I felt on that scorching day at Sodom that my artwork could disarm Amalek and Haman in all their reincarnations; it could teach that the highest good is reached when we create community that honors what is unique about each person. To create community that pays tribute to the emergence of individuality and facilitates its free expression invites God’s greatest joy.
MIAMI BEACH ERUV
The Miami Beach Eruv is the largest environmental sculpture in America that can be perceived as both a kinetic and a conceptual artwork. The Miami Beach Eruv runs for twenty miles around all of Miami Beach. It carries a spiritual message while meandering through the gross material world, passing between the colorfully painted Art Deco buildings on Ocean Drive and the beautiful models sunning themselves on the beach. It is constructed of poles linked by a string. Traffic passes under its string lintel hovering from pole to pole over the causeways to the mainland of North America.
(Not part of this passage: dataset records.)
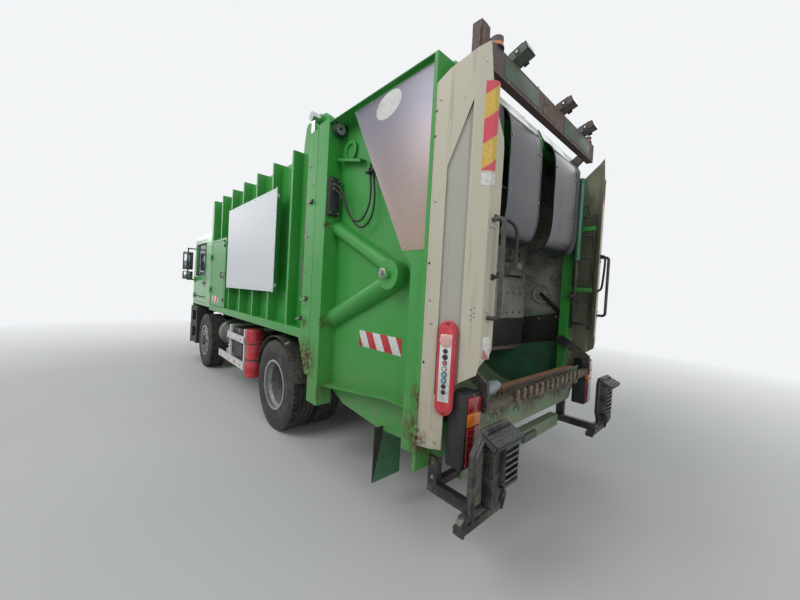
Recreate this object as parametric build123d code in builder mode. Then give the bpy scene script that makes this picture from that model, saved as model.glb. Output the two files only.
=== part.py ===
"""Rear-loading garbage truck on a two-axle chassis, in millimetres.

The front faces -Y, the truck's left side is +X, +Z is up, and the ground is at Z = 0.
The origin is on the ground, under the middle of the whole truck.
"""

import os
from math import acos, atan2, cos, hypot, pi, radians, sin, tan

from build123d import *

os.makedirs("parts", exist_ok=True)

# Clearances
FACE_GAP = 0.3        # between pieces that are seated on each other
PIN_FIT = 0.05        # radial, between a pin and its bore
SIDE_GAP = 1.0        # between a hinge eye and the ears beside it
RUN_GAP = 8.0         # between a door or lid and the opening that it closes

# Wheels and axles
TYRE_R = 540.0
TYRE_W = 313.0
RIM_R = 286.0
RIM_WALL = 9.0
REAR_AXLE_Y = 1030.0
WHEELBASE = 3720.0
FRONT_AXLE_Y = REAR_AXLE_Y - WHEELBASE
FRONT_WHEEL_X = 1045.0
KINGPIN_X = 835.0
KINGPIN_R = 24.0
STUB_R = 42.0
TWIN_OUTER_X = 1083.0
TWIN_PITCH = 352.0
TWIN_INNER_X = TWIN_OUTER_X - TWIN_PITCH
AXLE_TUBE_R = 75.0

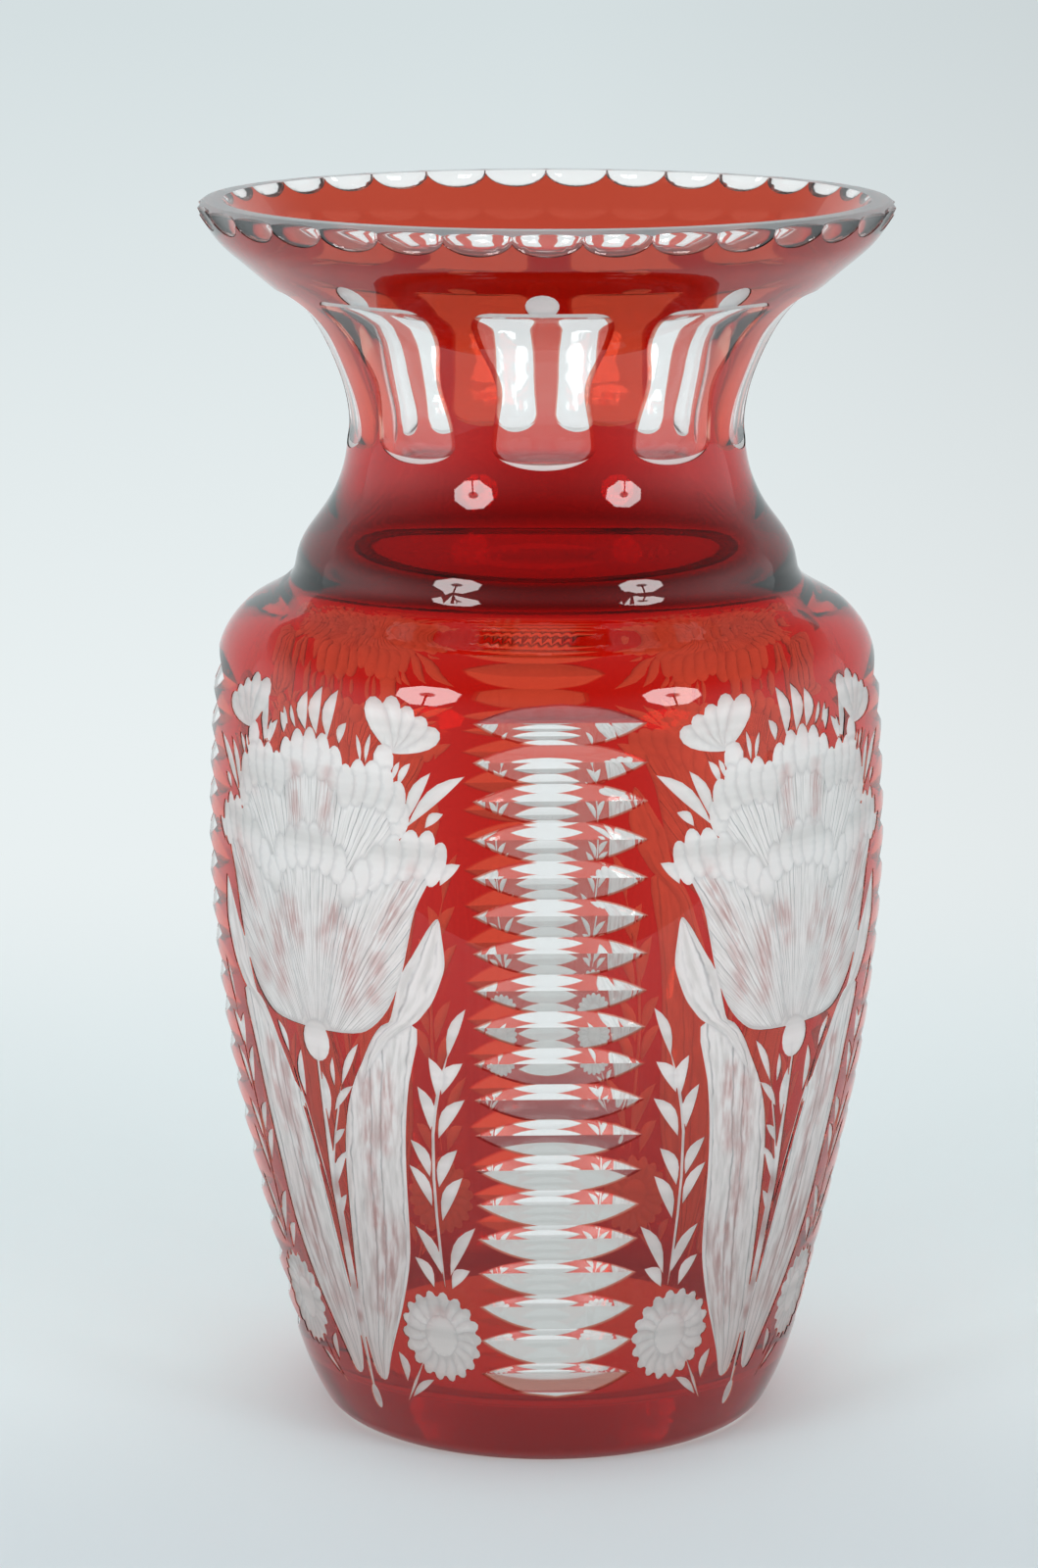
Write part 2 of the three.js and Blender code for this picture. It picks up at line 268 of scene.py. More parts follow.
def smooth(x, y):
    """Natural cubic spline: a cubic on each stretch, whose slope and bend run on into the next one."""
    x, y = np.asarray(x, float), np.asarray(y, float)
    gap = np.diff(x)
    system = np.eye(len(x))
    bend_sum = np.zeros(len(x))
    inner = np.arange(1, len(x) - 1)
    system[inner, inner - 1] = gap[:-1]
    system[inner, inner] = 2 * (gap[:-1] + gap[1:])
    system[inner, inner + 1] = gap[1:]
    bend_sum[inner] = 6 * (np.diff(y)[1:] / gap[1:] - np.diff(y)[:-1] / gap[:-1])
    bend = np.linalg.solve(system, bend_sum)

    def curve(at):
        """The cubic of the stretch that each place lies on."""
        at = np.asarray(at, float)
        i = np.clip(np.searchsorted(x, at) - 1, 0, len(x) - 2)
        h, before, after = gap[i], at - x[i], x[i + 1] - at
        return (
            (bend[i] * after**3 + bend[i + 1] * before**3) / (6 * h)
            + (y[i] / h - bend[i] * h / 6) * after
            + (y[i + 1] / h - bend[i + 1] * h / 6) * before
        )

    return curve


body_curve, neck_curve = (smooth(*np.transpose(part)[::-1]) for part in (body_outline, neck_outline))


def outer_radius(z):
    """Radius of the uncut wall: the body's spline up to the crease, and the neck's above it."""
    return np.where(z < crease_height, body_curve(z), neck_curve(z))


def outer_slope(z, reach=0.1):
    """How much the radius grows per mm of height, from the outline 0.1 mm above and below."""
    return (outer_radius(z + reach) - outer_radius(z - reach)) / (2 * reach)


# Cuts: the wall is ground through the ruby on stone wheels and polished. Four columns of mitre
# grooves, nine flat windows round the neck, and 33 hollows side by side on the rim. Angles in degrees
# from the middle of the cut, or of the flower panel beside a column, and heights and depths in mm.
step = 360 / 792  # divides a quarter, a ninth and a 33rd of a turn alike
column_turn = 45.0  # from a flower panel's middle to a column's
window_count, window_turn = 9, -7 * step
hollow_count, hollow_turn = 33, -5 * step
groove_heights = np.linspace(186.8, 25.0, 19)
groove_pitch = groove_heights[0] - groove_heights[1]
groove_depth, ridge_depth = 2.55, 0.42
facet_bow = 0.045
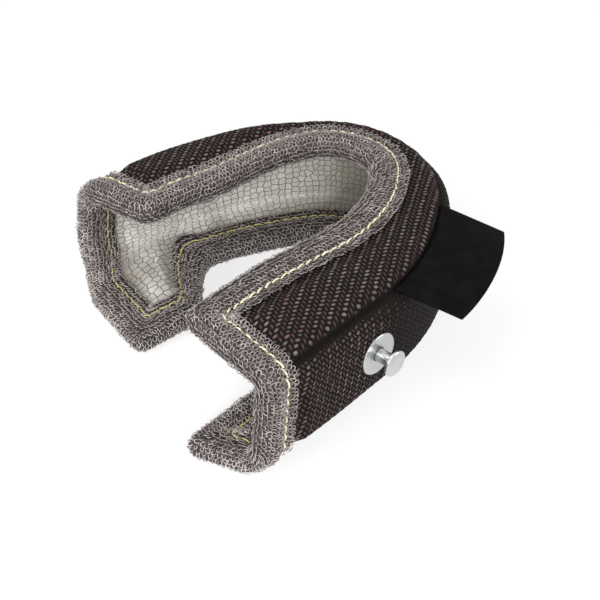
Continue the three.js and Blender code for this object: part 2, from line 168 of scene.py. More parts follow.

The kinetic eruv changes in seven-day cycles. To observant Jews who are carrying, it acquires the properties of a solid wall from sunset on Friday until stars dot the sky on Saturday night. Although the eruv is visually transparent, it becomes conceptually opaque. Yet during the other six days of the week it serves no halakhic purpose. It is as if it disappears. Although the eruv exists in space and defines it, its actual significance is in time. Like the Sabbath itself, the eruv is architecture in time.
I created a painting of an eruv passing above a generic Art Deco building in Miami Beach. It was exhibited in “The Poetics of the Eruv” at Yale University. A digital version hangs in the Institute of Sacred Music at Yale Divinity School.